In the top of a double boiler over simmering water, melt caramels with remaining ½ cup evaporated milk. When caramel mixture is well blended, pour ½ over baked layer. Cover with chocolate morsels. Pour remaining batter on top of morsels.
Return to preheated 350° oven and bake 18 minutes.
If I’m permitted a slight hijack - Cracker Barrel has a seasonal cake - usually served in January or February - that they call the Coca-Cola Chocolate Cake. It’s incredibly rich and chocolately and moist and good. I’ve seen recipes online claiming to make this cake, but when I’ve made them, they always turn out too dry and not chocolatey enough, and the frosting’s all wrong. Has anybody here had any experience making a Coca-Cola Cake, and can share a recipe that works deliciously?
I found this recipe on another website I frequent. The main ingredient is 30+ Oreo cookies. Add in half a bag of chocolate chips (dark or semi-sweet; your choice) and a stick of butter, and 3/4 cup flour to hold it all together, and you’re dealing with serious amounts of chocolate.
The end result are brownie bars that are deep brown, almost black, and so rich that I occasionally have to sponge the excess butter off the top of the pan after I cool them down.
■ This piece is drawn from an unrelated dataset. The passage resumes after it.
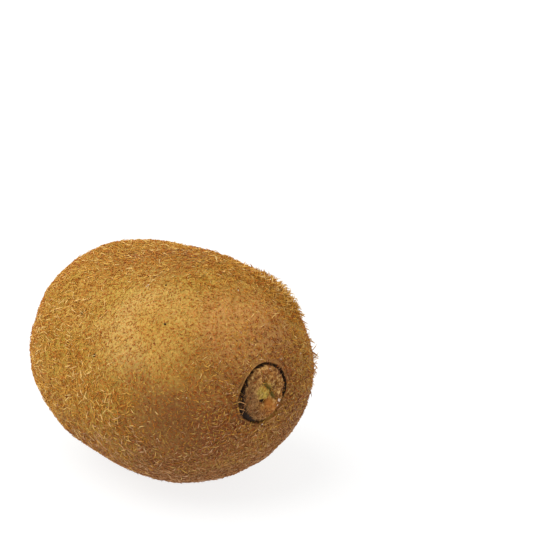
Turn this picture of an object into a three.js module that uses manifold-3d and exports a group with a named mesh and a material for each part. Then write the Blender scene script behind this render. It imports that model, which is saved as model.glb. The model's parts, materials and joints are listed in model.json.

I’ll second Dangerosa’s reference to The Cake Bible’s recipe. It’s a staple of holiday events in my family, mostly due to my sister’s love of the cake. A tiny bit will fill you up. It’s super-good, and very versatile – my sister likes making it with berries, but I’ve made it with coffee and with rum, both of which are yummy.
Lora Brody’s book “Growing Up On The Chocolate Diet” is very well written, an enjoyable read, and has some recipes that are so very dark, very chocolately, very rich that they will give you orgasms.
Whenever I go to a potluck, I bring her “Choclate Lasagna.” Great and very unusual.
I pulled this recipe off Food Network. These cookies will, in fact, kill you. Please make sure you consume them safely.
It make only three dozen, but in those three dozen cookies there is a half pound of chocolate (not counting the chocolate chips). Also, the recipe calls for some fancy-schmancy instant espresso. I use Tasters Choice, and it works out fine.